Has held research positions at the universities of Oxford and Dublin and has received two ERC grants. He is the author of two books (with a third forthcoming from Cambridge University Press) and has published several articles in leading journals. While he was initially interested in fascism and political violence, his recent research has been characterised by a fascination with the complex relationship between violence and democratisation processes. He also enjoys playing with geography and chronologies, investigating significant historiographical topics in places and times where they were supposedly absent. EU-GUNS reflects these approaches by exploring the historical reasons for the significant differences between the U.S. and Europe regarding the individual use and possession of guns, and more broadly, the social, cultural and political role of small firearms in shaping European societies.

Martin Johansson

is a post-doctoral researcher currently active within the EU-GUNS project. Born and raised in Stockholm, he studied history at the universities of Uppsala, Edinburgh and Gothenburg before obtaining his PhD degree at Södertörn University in 2023 with a thesis on media images of Nordic neighbouring countries at the Winter Olympics. As a post-doctoral researcher, he has worked on the challenges of Nordic integration and on approaches to war and violence in Sweden and Britain during the Biafra crisis. In researching the case of gun culture and gun control in Sweden, he aims to leverage his interest in analysing leisure, sports, geography and violent conflict to produce new and exciting research.

Assumpta Castillo Cañiz

Earned her PhD from the Università degli Studi di Padova in 2021 with a dissertation on political violence and armed associations in pre-World War I Europe, as part of the ERC project “The Dark Side of the Belle Époque”. She has held postdoctoral fellowships in Padua and at the University of Girona, where she has worked on projects dealing with state monopolies on violence and the political crises of interwar Europe. In 2025, she joined the ERC-funded project EU-GUNS to work on the Spanish case study. Her research explores the intersections between political violence, authoritarian cultures and gun control from the late nineteenth to the mid-twentieth century. She has published in high-impact journals and edited volumes, coordinated special issues and taught courses in contemporary military history. She combines academic work with public engagement and historical dissemination..

Lorenzo Pera

is a graduate of the University of Pisa and the universities of Firenze and Siena, where he obtained his PhD. His research interests focus on the history of fascism and the Second World War, with particular attention to the cultures and practices of fascist violence. More recently, he has worked on bourgeois armed mobilisation and shared monopoly of violence in Italy, especially in connection with the emergence and development of private security agencies in the late nineteenth and early twentieth centuries.

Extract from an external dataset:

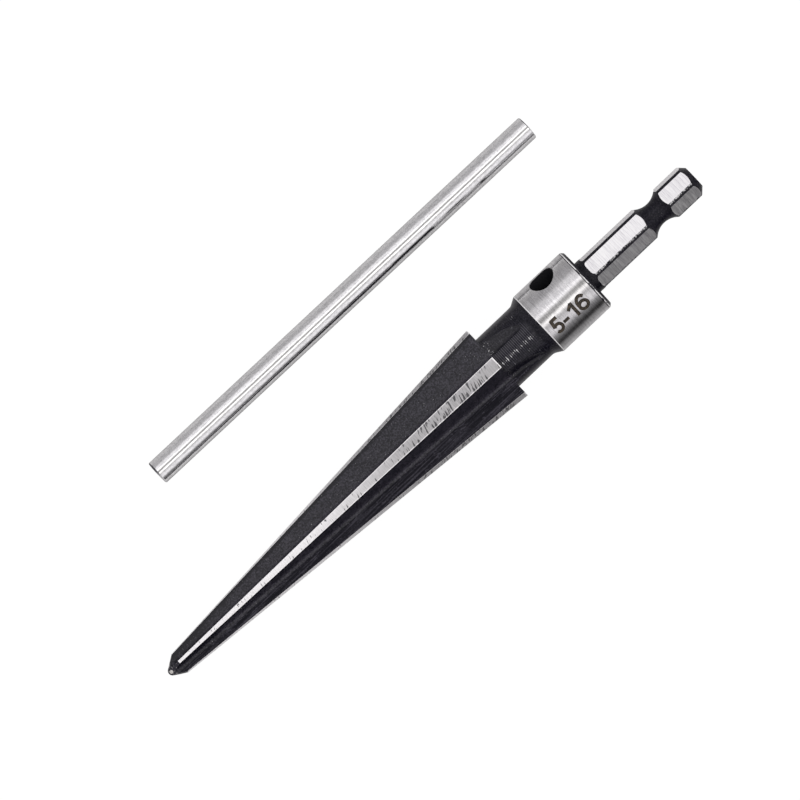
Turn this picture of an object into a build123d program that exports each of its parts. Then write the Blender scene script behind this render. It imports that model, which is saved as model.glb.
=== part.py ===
from build123d import *
import os
from math import acos, atan2, cos, degrees, hypot, radians, sin, sqrt, tan

# T-handle taper reamer with its tommy bar drawn out and laid beside it on the bench.
# Lengths are in millimetres and angles in degrees. The reamer is drawn along +X with +Z up, from its
# point at the origin to its hexagonal shank. It is tipped onto its lands at the end, where the bench
# becomes Z = 0 and the middle of the two pieces' footprint becomes the origin.

# point
nose_radius = 0.85
point_length = 2.8

# taper
taper_small_diameter = 4.6
taper_big_diameter = 16.2
taper_length = 78.5

# lands and the flutes between them; a land's lead is how far its middle is ahead of a radial line
flute_count = 5
land_width_big = 2.5
land_width_small = 0.55
land_lead_big = 0.2
land_lead_small = 0.35
cutting_face_rake = 11.0
groove_angle = 96.0
groove_nose_radius = 0.6
cutter_radius = 22.0
cutter_overrun = 0.9

# neck, and the flare that carries it into the collar
neck_diameter = 11.45
neck_length = 8.25
flare_radius = 1.5
flare_angle = 30.0

# collar
collar_diameter = 13.3
collar_length = 12.0
collar_chamfer = 0.5

# tommy bar, and the cross hole that it slides in
bar_diameter = 4.75
bar_length = 91.45
bar_chamfer = 0.15
bar_clearance = 0.5
hole_from_collar_end = 6.2
hole_turn = 58.7
hole_edge_radius = 0.12

# hexagonal shank, ground on a round one
hex_across_flats = 6.35
shank_diameter = 6.95
shank_length = 26.45
flats_start = 1.15
flats_overcut = 0.15
flats_corner_radius = 0.9
hex_turn = 17.5
shank_chamfer = 1.25

# ring groove that a quick-change chuck's ball drops into
detent_from_end = 9.55
detent_bottom_diameter = 4.6
detent_arc_radius = 3.8

# how the bar lies beside the reamer
bar_gap = 16.95
bar_start = 23.3
bar_turn = -0.35

# sizes that follow from the ones above
small_radius = taper_small_diameter / 2
big_radius = taper_big_diameter / 2
neck_radius = neck_diameter / 2
collar_radius = collar_diameter / 2
shank_radius = shank_diameter / 2
hex_radius = hex_across_flats / 2
bar_radius = bar_diameter / 2
hole_radius = (bar_diameter + bar_clearance) / 2
land_pitch = 360 / flute_count
shoulder_x = point_length + taper_length
flare_x = shoulder_x + neck_length
flare_rise = flare_radius * (1 - cos(radians(flare_angle)))
flare_end_x = flare_x + flare_radius * sin(radians(flare_angle))
collar_x = flare_end_x + (collar_radius - neck_radius - flare_rise) / tan(radians(flare_angle))
collar_end_x = collar_x + collar_length
end_x = collar_end_x + shank_length


def spoke(radius, angle):
    """The point at a radius and an angle about the axis, counted from straight up towards -Y."""
    return Vector(0, -radius * sin(radians(angle)), radius * cos(radians(angle)))


def turned_blank():
    """The body as it leaves the lathe: point, taper, neck, flare, collar and round shank."""
    nose_reach = hypot(point_length - nose_radius, small_radius)
    cone_angle = degrees(atan2(small_radius, point_length - nose_radius) + acos(nose_radius / nose_reach))
    with BuildSketch(Plane.XZ) as outline:
        with BuildLine():
            nose = CenterArc((nose_radius, 0), nose_radius, 180, cone_angle - 180)
            front = Polyline(
                nose @ 1,
                (point_length, small_radius),
                (shoulder_x, big_radius),
                (shoulder_x, neck_radius),
                (flare_x, neck_radius),
            )
            flare = JernArc(front @ 1, (1, 0), flare_radius, flare_angle)
            Polyline(
                flare @ 1,
                (collar_x, collar_radius),
                (collar_end_x - collar_chamfer, collar_radius),
                (collar_end_x, collar_radius - collar_chamfer),
                (collar_end_x, shank_radius),
                (end_x - shank_chamfer, shank_radius),
                (end_x, shank_radius - shank_chamfer),
                (end_x, 0),
                nose @ 0,
            )
        make_face()
    return revolve(outline.sketch, Axis.X)


def heel_angle(radius, width, lead):
    """Where a land centred straight up ends at the back, about the axis."""
    return degrees((width / 2 - lead) / radius)


def edge_angle(radius, width, lead):
    """Where the same land has its cutting edge, about the axis."""
    return -degrees((width / 2 + lead) / radius)


def groove_root(x, radius, width, lead, back, face):
    """Where the back of a groove, from one land's heel, meets the face from the next one's edge."""
    heel = spoke(radius, heel_angle(radius, width, lead))
    across = spoke(radius, land_pitch + edge_angle(radius, width, lead)) - heel
    along_back = (across.Y * face.Z - across.Z * face.Y) / (back.Y * face.Z - back.Z * face.Y)
    return Vector(x, 0, 0) + heel + back * along_back


def flute():
    """The groove of one pass of a single-angle cutter, which rises out of the neck at the end."""
    face_angle = land_pitch + edge_angle(big_radius, land_width_big, land_lead_big) + cutting_face_rake
    face = spoke(1, face_angle)
    back = spoke(1, face_angle - groove_angle)
    root_big = groove_root(shoulder_x, big_radius, land_width_big, land_lead_big, back, face)
    root_small = groove_root(point_length, small_radius, land_width_small, land_lead_small, back, face)
    travel = (root_big - root_small).normalized()
    rise = (face - travel * face.dot(travel)).normalized()
    stop = root_big + travel * cutter_overrun
    cutter = Plane(origin=stop, x_dir=rise, z_dir=travel)
    side = cutter.to_local_coords(stop + back * taper_big_diameter)
    with BuildSketch(cutter) as section:
        with BuildLine():
            Polyline((0, 0), (big_radius, 0), (big_radius + side.X, side.Y), (side.X, side.Y), close=True)
        make_face()
        fillet(section.vertices().sort_by_distance((0, 0, 0))[0], groove_nose_radius)
    groove = extrude(section.sketch, amount=-(shoulder_x + cutter_overrun))
    axle = Axis(stop + rise * cutter_radius, travel.cross(rise))
    clear_of_collar = degrees(acos(1 - collar_radius / cutter_radius))
    return groove + revolve(section.sketch, axle, clear_of_collar)


def ground_flats():
    """The six slabs that grinding takes off the round shank, with round corners by the collar."""
    half_width = sqrt(shank_radius**2 - hex_radius**2) + flats_overcut
    slab = Pos(collar_end_x + flats_start, 0, hex_radius) * Box(
        shank_length, 2 * half_width, shank_radius, align=(Align.MIN, Align.CENTER, Align.MIN)
    )
    slab = fillet(slab.edges().filter_by(Axis.Z).group_by(Axis.X)[0], flats_corner_radius)
    return [Rot(60 * side - hex_turn, 0, 0) * slab for side in range(6)]


def detent_ring():
    """The ring groove near the shank's end, as an arc turned about the axis."""
    arc_centre = Pos(end_x - detent_from_end, 0, detent_bottom_diameter / 2 + detent_arc_radius)
    return revolve(arc_centre * Rot(90, 0, 0) * Circle(detent_arc_radius), Axis.X)


def cross_hole():
    """The hole for the bar, right through the collar."""
    middle = Pos(collar_end_x - hole_from_collar_end, 0, 0)
    return middle * Rot(-hole_turn, 0, 0) * Cylinder(hole_radius, 2 * collar_radius)


def broken_hole_edges(body):
    """The same body with both rims of the cross hole rounded over."""
    wall = body.faces().filter_by(GeomType.CYLINDER).filter_by(lambda f: abs(f.radius - hole_radius) < 0.001)
    rims = wall.edges().filter_by(lambda edge: edge.geom_type != GeomType.LINE)
    return fillet(rims, hole_edge_radius)


def reamer_on_axis():
    """The whole reamer along +X, with a flute straight down so that it can rest on two lands."""
    body = broken_hole_edges(turned_blank() - cross_hole())
    groove = flute()
    for land in range(flute_count):
        body -= Rot(land_pitch * (land + (flute_count - 1) / 2), 0, 0) * groove
    body -= detent_ring()
    body -= ground_flats()
    return body


def bench_depth(radius, width, lead):
    """How far below the axis the two lowest lands reach at one station of the taper."""
    corner = max(heel_angle(radius, width, lead), -edge_angle(radius, width, lead))
    return radius * cos(radians(land_pitch / 2 - corner))


def lying_reamer():
    """The reamer tipped until its lands touch the bench at the point and at the shoulder."""
    depth_small = bench_depth(small_radius, land_width_small, land_lead_small)
    depth_big = bench_depth(big_radius, land_width_big, land_lead_big)
    tip = atan2(depth_big - depth_small, taper_length)
    height = depth_small * cos(tip) - point_length * sin(tip)
    return Pos(0, 0, height) * Rot(0, -degrees(tip), 0) * reamer_on_axis()


def lying_bar():
    """The tommy bar on the bench, almost in line with the reamer."""
    bar = Cylinder(bar_radius, bar_length, rotation=(0, 90, 0))
    bar = chamfer(bar.edges().filter_by(GeomType.CIRCLE), bar_chamfer)
    place = Pos(bar_start + bar_length / 2, big_radius + bar_gap + bar_radius, bar_radius)
    return place * Rot(0, 0, bar_turn) * bar


reamer = lying_reamer()
tommy_bar = lying_bar()
footprint = Compound([reamer, tommy_bar]).bounding_box()
to_origin = Pos(-footprint.center().X, -footprint.center().Y, 0)

os.makedirs("parts", exist_ok=True)
export_step(to_origin * reamer, "parts/reamer.step")
export_step(to_origin * tommy_bar, "parts/tommy_bar.step")
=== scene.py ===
from math import acos, atan2, ceil, cos, degrees, hypot, pi, radians, sin, sqrt, tan

import bmesh
import bpy
from mathutils import Matrix, Vector


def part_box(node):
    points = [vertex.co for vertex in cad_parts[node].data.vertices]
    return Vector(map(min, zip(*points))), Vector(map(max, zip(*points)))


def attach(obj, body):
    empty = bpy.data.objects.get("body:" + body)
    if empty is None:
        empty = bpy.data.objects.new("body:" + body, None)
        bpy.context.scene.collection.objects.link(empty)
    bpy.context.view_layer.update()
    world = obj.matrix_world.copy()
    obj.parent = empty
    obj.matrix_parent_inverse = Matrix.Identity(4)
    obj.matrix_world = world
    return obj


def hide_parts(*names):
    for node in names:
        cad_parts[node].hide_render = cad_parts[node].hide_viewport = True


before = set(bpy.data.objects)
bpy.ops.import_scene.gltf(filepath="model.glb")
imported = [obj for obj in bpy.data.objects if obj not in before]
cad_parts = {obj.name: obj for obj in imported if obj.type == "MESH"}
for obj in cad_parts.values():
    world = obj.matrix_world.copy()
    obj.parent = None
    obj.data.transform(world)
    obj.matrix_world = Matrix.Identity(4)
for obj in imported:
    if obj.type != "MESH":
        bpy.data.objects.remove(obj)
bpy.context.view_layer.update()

print("frame loaded, nodes:", ", ".join(sorted(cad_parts)))


# camera

camera = dict(
    lens=600.0,            # a very long lens, so that there is hardly any perspective
    sensor=36.0,
    viewWidth=0.14386,     # what the view spans at the aim
    aim=(-0.00103, -0.00380, 0.006),
    turn=-43.44,           # the reamer climbs from lower left to upper right
    lean=3.75,             # it looks square at the reamer, whose shank end lies higher than its point
)


def makeCamera(c):
    data = bpy.data.cameras.new("studioCamera")
    data.lens, data.sensor_width = c["lens"], c["sensor"]
    data.clip_start, data.clip_end = 0.05, 20
    rig = bpy.data.objects.new("studioCamera", data)
    bpy.context.scene.collection.objects.link(rig)
    rig.matrix_world = (
        Matrix.Translation(c["aim"])
        @ Matrix.Rotation(radians(-c["lean"]), 4, "Y")
        @ Matrix.Rotation(radians(c["turn"]), 4, "Z")
        @ Matrix.Translation((0, 0, c["viewWidth"] * c["lens"] / c["sensor"]))
    )
    bpy.context.scene.camera = rig


makeCamera(camera)
bpy.context.scene.view_settings.view_transform = "Standard"


# node writing

def operatorPair(operation):  # an operator of Value and its reflected form
    def plain(value, other):
        return value.book.sum(operation, value, other)

    def reflected(value, other):
        return value.book.sum(operation, other, value)

    return plain, reflected


class Value:  # one socket, so that sums on sockets read like sums on numbers
    __add__, __radd__ = operatorPair("ADD")
    __sub__, __rsub__ = operatorPair("SUBTRACT")
    __mul__, __rmul__ = operatorPair("MULTIPLY")
    __truediv__, __rtruediv__ = operatorPair("DIVIDE")

    def __init__(self, book, socket):
        self.book, self.socket = book, socket

    def __neg__(self):
        return self * -1

    def __abs__(self):
        return self.book.sum("ABSOLUTE", self)

    def out(self, name):
        return Value(self.book, self.socket.node.outputs[name])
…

As a member of the EU-GUNS project, he is exploring the implications of technological innovation for both gun culture in general and the gradual adaptation of gun control policies introduced by Italian governments. In this context, he also aims to investigate the evolving definitions of self-defence practices as well as the legal and cultural framework of legitimate defence. This will allow him to reflect on the perceptions of insecurity among propertied and bourgeois classes facing the uncertainties brought about by the processes of capitalist modernisation.

Beatrice Bezzon

Is an administrative project officer at the University of Padua, where she oversees the financial and administrative management of EU-funded research projects, including the EU-GUNS project. She holds a Master’s degree in Conference Interpreting and Specialized Translation from the University of Trieste and previously worked as a freelance interpreter and translator. In her free time, she brings her creativity to the stage as a musical theatre performer in local productions.

Mathias Foit

Is a graduate of the University of Wrocław, Poland, and the Free University of Berlin, where he defended his doctoral thesis. His first book, Queer Urbanisms in Wilhelmine and Weimar Germany: Of Towns and Villages (2023), charts a previously undiscovered world of queer social, political and cultural life in the easternmost provinces of the German Reich. His other research interests include gender history, nationalism and animal studies. He is also engaged in cultural projects relating to local and regional queer histories in Central-East Europe. In the EU-GUNS project, he is exploring such themes as gun licencing, firearm suicide, hunting (especially its relation to the animal protection movement of the era) as well as the short- and long-term effects of the post-First-World-War politics of disarmament on the German gun culture.